:: Dataset excerpt ::
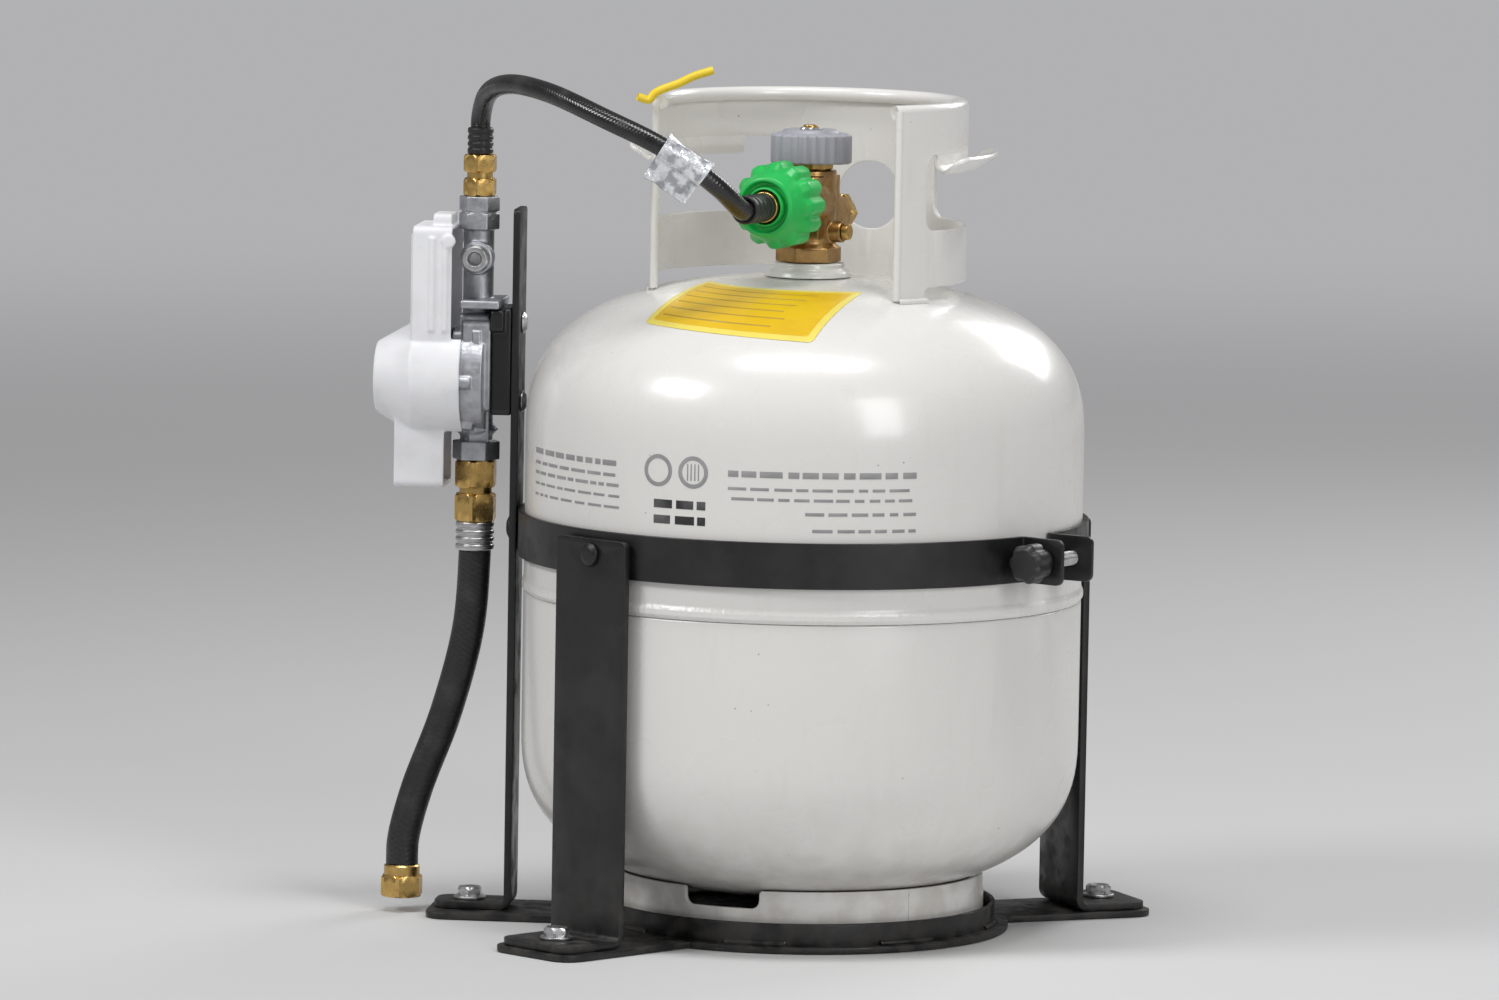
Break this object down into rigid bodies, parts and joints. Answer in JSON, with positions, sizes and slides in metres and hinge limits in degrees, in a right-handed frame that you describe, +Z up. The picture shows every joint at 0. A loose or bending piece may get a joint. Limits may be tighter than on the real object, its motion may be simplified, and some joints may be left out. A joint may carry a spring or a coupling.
{
  "type": "propane tank",
  "caption": "Twenty-pound propane cylinder with guard collar, shut-off valve, hand coupling, hose, low-pressure regulator and black hold-down bracket for a trailer tongue.",
  "frame": {"origin": "on the cylinder's axis, at the underside of the bracket's base plate, which is the face that bolts to a trailer frame", "axes": "+Z up along the cylinder's axis; -Y is the way the valve outlet and the collar's opening face; +Y is the relief valve and the collar's round hole"},
  "size_m": [0.4179, 0.3642, 0.4784],
  "materials": {
    "white_paint": "glossy off-white enamel on steel",
    "yellow_plastic": "moulded yellow plastic",
    "brass": "machined brass, a little dulled",
    "seal_rubber": "black nitrile rubber",
    "grey_wheel": "grey moulded plastic with ribs",
    "steel": "zinc-plated steel",
    "black_plastic": "black moulded plastic",
    "float_foam": "closed-cell float material",
    "green_plastic": "bright green moulded plastic",
    "hose_rubber": "black hose jacket",
    "foil_tag": "silver-grey foil label",
    "cast_zinc": "bare die-cast zinc",
    "white_plastic": "white moulded plastic",
    "black_paint": "satin black powder coat on steel"
  },
  "bodies": {
    "tank": {"lower_shell": "white_paint", "upper_shell": "white_paint", "foot_ring": "white_paint", "valve_boss": "white_paint", "guard_collar": "white_paint", "rim_clip": "yellow_plastic", "valve_body": "brass", "valve_bonnet": "brass", "relief_cap": "brass", "connector_nipple": "brass", "inlet_fitting": "brass", "outlet_fitting": "brass", "supply_swivel_nut": "brass", "diaphragm": "seal_rubber", "port_plug": "steel", "relief_spring": "steel", "float_pin": "steel", "dip_tube": "steel", "regulator_spring": "steel", "outlet_ferrule": "steel", "clamp_bolt": "steel", "front_foot_bolt": "steel", "rear_foot_bolt": "steel", "post_foot_bolt": "steel", "regulator_screw_1": "steel", "regulator_screw_2": "steel", "stop_fill_body": "black_plastic", "connector_seal": "black_plastic", "connector_ferrule": "black_plastic", "adjuster_cap": "black_plastic", "inlet_ferrule": "black_plastic", "pigtail_hose": "hose_rubber", "supply_hose": "hose_rubber", "hose_tag": "foil_tag", "regulator_body": "cast_zinc", "regulator_bonnet": "cast_zinc", "regulator_cover": "white_plastic", "base_plate": "black_paint", "clamp_band": "black_paint", "front_upright": "black_paint", "rear_upright": "black_paint", "regulator_post": "black_paint", "front_band_rivet": "black_paint", "rear_band_rivet": "black_paint", "post_band_rivet": "black_paint"},
    "stem_lift": {"seat_disc": "seal_rubber"},
    "handwheel": {"handwheel": "grey_wheel", "handwheel_nut": "steel", "valve_spindle": "brass"},
    "bleed_screw": {"bleed_screw": "brass"},
    "relief_valve": {"relief_poppet": "seal_rubber"},
    "outlet_check": {"outlet_check": "black_plastic"},
    "float": {"float_arm": "brass", "float": "float_foam"},
    "stopper": {"stop_fill_plunger": "brass"},
    "coupling_nut": {"coupling_nut": "green_plastic"},
    "diaphragm_plate": {"diaphragm_plate": "steel"},
    "regulator_lever": {"regulator_lever": "steel"},
    "regulator_pintle": {"regulator_pintle": "seal_rubber"},
    "clamp_knob": {"clamp_knob": "black_plastic"}
  },
  "joints": [
    {"name": "handwheel_turn", "type": "hinge", "parent": "stem_lift", "child": "handwheel", "pos_m": [0, 0, 0.43], "axis": [0, 0, 1], "range_deg": [0, 540]},
    {"name": "stem_rise", "type": "slide", "parent": "tank", "child": "stem_lift", "axis": [0, 0, 1], "range_m": [0, 0.003]},
    {"name": "bleed_turn", "type": "hinge", "parent": "tank", "child": "bleed_screw", "pos_m": [0.02, 0, 0.3875], "axis": [1, 0, 0], "range_deg": [0, 720]},
    {"name": "relief_lift", "type": "slide", "parent": "tank", "child": "relief_valve", "axis": [0, 1, 0], "range_m": [0, 0.003], "stiffness_N_per_m": 4000, "springref_m": -0.002, "deforming": ["relief_spring"]},
    {"name": "outlet_check_travel", "type": "slide", "parent": "tank", "child": "outlet_check", "axis": [0, 1, 0], "range_m": [0, 0.003]},
    {"name": "float_swing", "type": "hinge", "parent": "tank", "child": "float", "pos_m": [0, 0, 0.292], "axis": [-1, 0, 0], "range_deg": [-35, 40]},
    {"name": "stopper_travel", "type": "slide", "parent": "tank", "child": "stopper", "axis": [0, 0, 1], "range_m": [-0.0028, 0.0032]},
    {"name": "coupling_spin", "type": "hinge", "parent": "tank", "child": "coupling_nut", "pos_m": [0, -0.046, 0.404], "axis": [0, -1, 0], "continuous": true},
    {"name": "diaphragm_travel", "type": "slide", "parent": "tank", "child": "diaphragm_plate", "axis": [-0.9511, -0.309, 0], "range_m": [-0.0012, 0.0012], "stiffness_N_per_m": 3000, "deforming": ["diaphragm", "regulator_spring"]},
    {"name": "lever_swing", "type": "hinge", "parent": "tank", "child": "regulator_lever", "pos_m": [-0.17366, -0.05643, 0.3146], "axis": [0.309, -0.9511, 0], "range_deg": [-4.8, 4.8]},
    {"name": "pintle_travel", "type": "slide", "parent": "tank", "child": "regulator_pintle", "axis": [0, 0, 1], "range_m": [-0.0003, 0.0003]},
    {"name": "clamp_knob_turn", "type": "hinge", "parent": "tank", "child": "clamp_knob", "pos_m": [0.16824, -0.03576, 0.2175], "axis": [-0.2079, -0.9781, 0], "range_deg": [0, 1080]}
  ],
  "couplings": [
    {"joint": "stem_rise", "follows": "handwheel_turn", "m_per_rad": 0.000318},
    {"joint": "stopper_travel", "follows": "float_swing", "m_per_rad": 0.0043},
    {"joint": "lever_swing", "follows": "diaphragm_travel", "rad_per_m": -68.49},
    {"joint": "pintle_travel", "follows": "diaphragm_travel", "ratio": 0.233}
  ]
}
:::
Write out the material from the first line to the last, exactly.

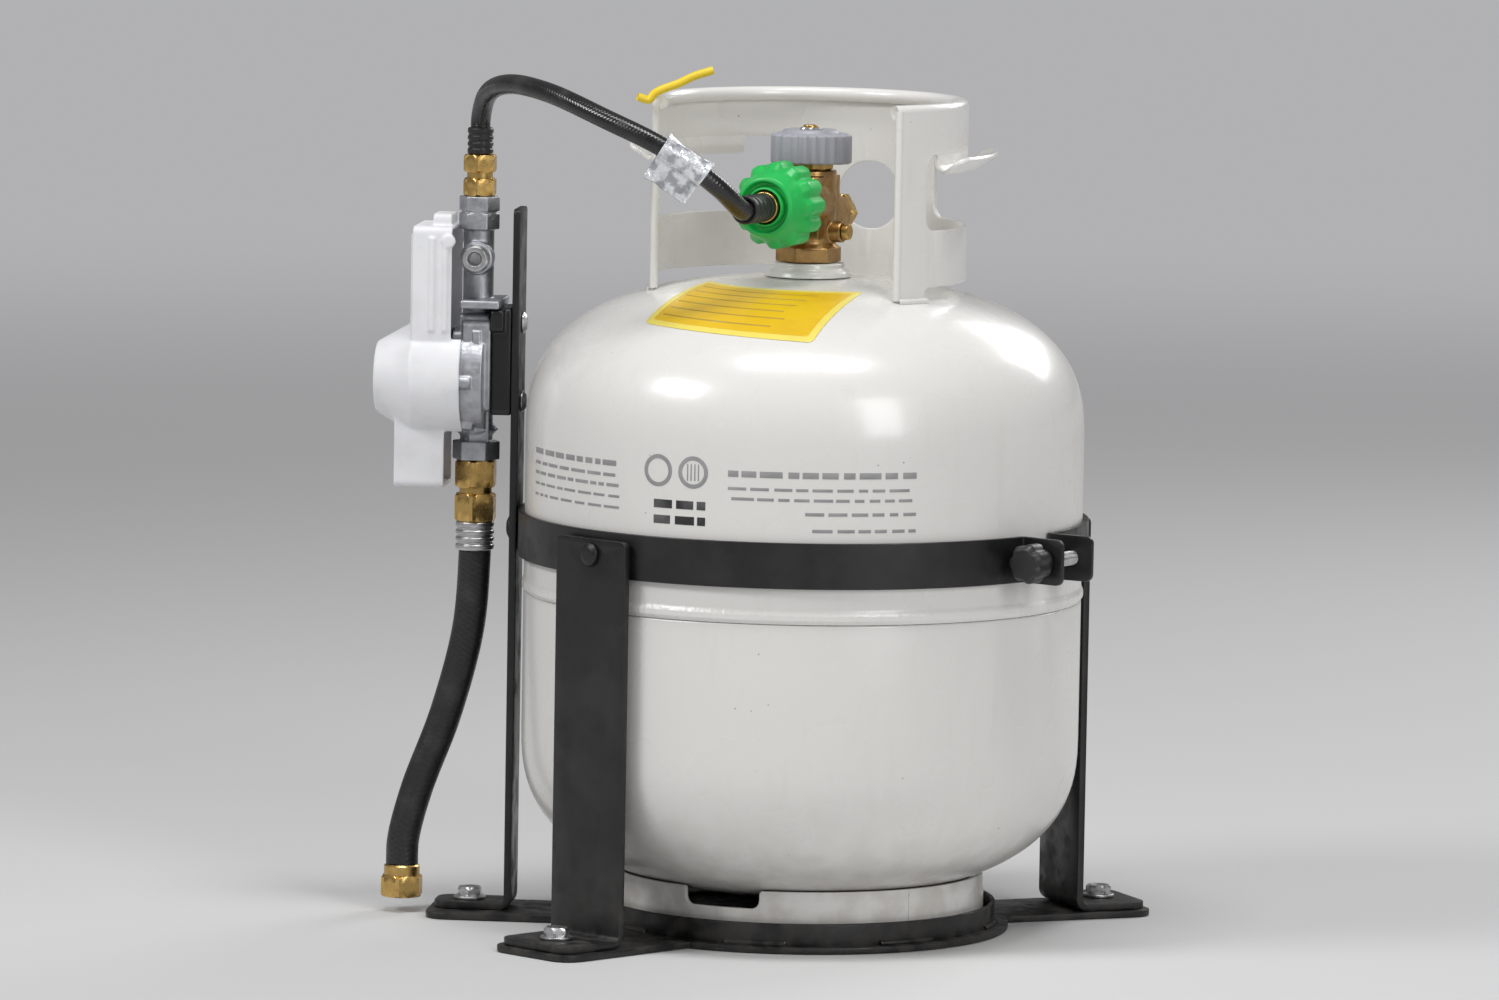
Break this object down into rigid bodies, parts and joints. Answer in JSON, with positions, sizes and slides in metres and hinge limits in degrees, in a right-handed frame that you describe, +Z up. The picture shows every joint at 0. A loose or bending piece may get a joint. Limits may be tighter than on the real object, its motion may be simplified, and some joints may be left out. A joint may carry a spring or a coupling.
{
  "type": "propane tank",
  "caption": "Twenty-pound propane cylinder with guard collar, shut-off valve, hand coupling, hose, low-pressure regulator and black hold-down bracket for a trailer tongue.",
  "frame": {"origin": "on the cylinder's axis, at the underside of the bracket's base plate, which is the face that bolts to a trailer frame", "axes": "+Z up along the cylinder's axis; -Y is the way the valve outlet and the collar's opening face; +Y is the relief valve and the collar's round hole"},
  "size_m": [0.4179, 0.3642, 0.4784],
  "materials": {
    "white_paint": "glossy off-white enamel on steel",
    "yellow_plastic": "moulded yellow plastic",
    "brass": "machined brass, a little dulled",
    "seal_rubber": "black nitrile rubber",
    "grey_wheel": "grey moulded plastic with ribs",
    "steel": "zinc-plated steel",
    "black_plastic": "black moulded plastic",
    "float_foam": "closed-cell float material",
    "green_plastic": "bright green moulded plastic",
    "hose_rubber": "black hose jacket",
    "foil_tag": "silver-grey foil label",
    "cast_zinc": "bare die-cast zinc",
    "white_plastic": "white moulded plastic",
    "black_paint": "satin black powder coat on steel"
  },
  "bodies": {
    "tank": {"lower_shell": "white_paint", "upper_shell": "white_paint", "foot_ring": "white_paint", "valve_boss": "white_paint", "guard_collar": "white_paint", "rim_clip": "yellow_plastic", "valve_body": "brass", "valve_bonnet": "brass", "relief_cap": "brass", "connector_nipple": "brass", "inlet_fitting": "brass", "outlet_fitting": "brass", "supply_swivel_nut": "brass", "diaphragm": "seal_rubber", "port_plug": "steel", "relief_spring": "steel", "float_pin": "steel", "dip_tube": "steel", "regulator_spring": "steel", "outlet_ferrule": "steel", "clamp_bolt": "steel", "front_foot_bolt": "steel", "rear_foot_bolt": "steel", "post_foot_bolt": "steel", "regulator_screw_1": "steel", "regulator_screw_2": "steel", "stop_fill_body": "black_plastic", "connector_seal": "black_plastic", "connector_ferrule": "black_plastic", "adjuster_cap": "black_plastic", "inlet_ferrule": "black_plastic", "pigtail_hose": "hose_rubber", "supply_hose": "hose_rubber", "hose_tag": "foil_tag", "regulator_body": "cast_zinc", "regulator_bonnet": "cast_zinc", "regulator_cover": "white_plastic", "base_plate": "black_paint", "clamp_band": "black_paint", "front_upright": "black_paint", "rear_upright": "black_paint", "regulator_post": "black_paint", "front_band_rivet": "black_paint", "rear_band_rivet": "black_paint", "post_band_rivet": "black_paint"},
    "stem_lift": {"seat_disc": "seal_rubber"},
    "handwheel": {"handwheel": "grey_wheel", "handwheel_nut": "steel", "valve_spindle": "brass"},
    "bleed_screw": {"bleed_screw": "brass"},
    "relief_valve": {"relief_poppet": "seal_rubber"},
    "outlet_check": {"outlet_check": "black_plastic"},
    "float": {"float_arm": "brass", "float": "float_foam"},
    "stopper": {"stop_fill_plunger": "brass"},
    "coupling_nut": {"coupling_nut": "green_plastic"},
    "diaphragm_plate": {"diaphragm_plate": "steel"},
    "regulator_lever": {"regulator_lever": "steel"},
    "regulator_pintle": {"regulator_pintle": "seal_rubber"},
    "clamp_knob": {"clamp_knob": "black_plastic"}
  },
  "joints": [
    {"name": "handwheel_turn", "type": "hinge", "parent": "stem_lift", "child": "handwheel", "pos_m": [0, 0, 0.43], "axis": [0, 0, 1], "range_deg": [0, 540]},
    {"name": "stem_rise", "type": "slide", "parent": "tank", "child": "stem_lift", "axis": [0, 0, 1], "range_m": [0, 0.003]},
    {"name": "bleed_turn", "type": "hinge", "parent": "tank", "child": "bleed_screw", "pos_m": [0.02, 0, 0.3875], "axis": [1, 0, 0], "range_deg": [0, 720]},
    {"name": "relief_lift", "type": "slide", "parent": "tank", "child": "relief_valve", "axis": [0, 1, 0], "range_m": [0, 0.003], "stiffness_N_per_m": 4000, "springref_m": -0.002, "deforming": ["relief_spring"]},
    {"name": "outlet_check_travel", "type": "slide", "parent": "tank", "child": "outlet_check", "axis": [0, 1, 0], "range_m": [0, 0.003]},
    {"name": "float_swing", "type": "hinge", "parent": "tank", "child": "float", "pos_m": [0, 0, 0.292], "axis": [-1, 0, 0], "range_deg": [-35, 40]},
    {"name": "stopper_travel", "type": "slide", "parent": "tank", "child": "stopper", "axis": [0, 0, 1], "range_m": [-0.0028, 0.0032]},
    {"name": "coupling_spin", "type": "hinge", "parent": "tank", "child": "coupling_nut", "pos_m": [0, -0.046, 0.404], "axis": [0, -1, 0], "continuous": true},
    {"name": "diaphragm_travel", "type": "slide", "parent": "tank", "child": "diaphragm_plate", "axis": [-0.9511, -0.309, 0], "range_m": [-0.0012, 0.0012], "stiffness_N_per_m": 3000, "deforming": ["diaphragm", "regulator_spring"]},
    {"name": "lever_swing", "type": "hinge", "parent": "tank", "child": "regulator_lever", "pos_m": [-0.17366, -0.05643, 0.3146], "axis": [0.309, -0.9511, 0], "range_deg": [-4.8, 4.8]},
    {"name": "pintle_travel", "type": "slide", "parent": "tank", "child": "regulator_pintle", "axis": [0, 0, 1], "range_m": [-0.0003, 0.0003]},
    {"name": "clamp_knob_turn", "type": "hinge", "parent": "tank", "child": "clamp_knob", "pos_m": [0.16824, -0.03576, 0.2175], "axis": [-0.2079, -0.9781, 0], "range_deg": [0, 1080]}
  ],
  "couplings": [
    {"joint": "stem_rise", "follows": "handwheel_turn", "m_per_rad": 0.000318},
    {"joint": "stopper_travel", "follows": "float_swing", "m_per_rad": 0.0043},
    {"joint": "lever_swing", "follows": "diaphragm_travel", "rad_per_m": -68.49},
    {"joint": "pintle_travel", "follows": "diaphragm_travel", "ratio": 0.233}
  ]
}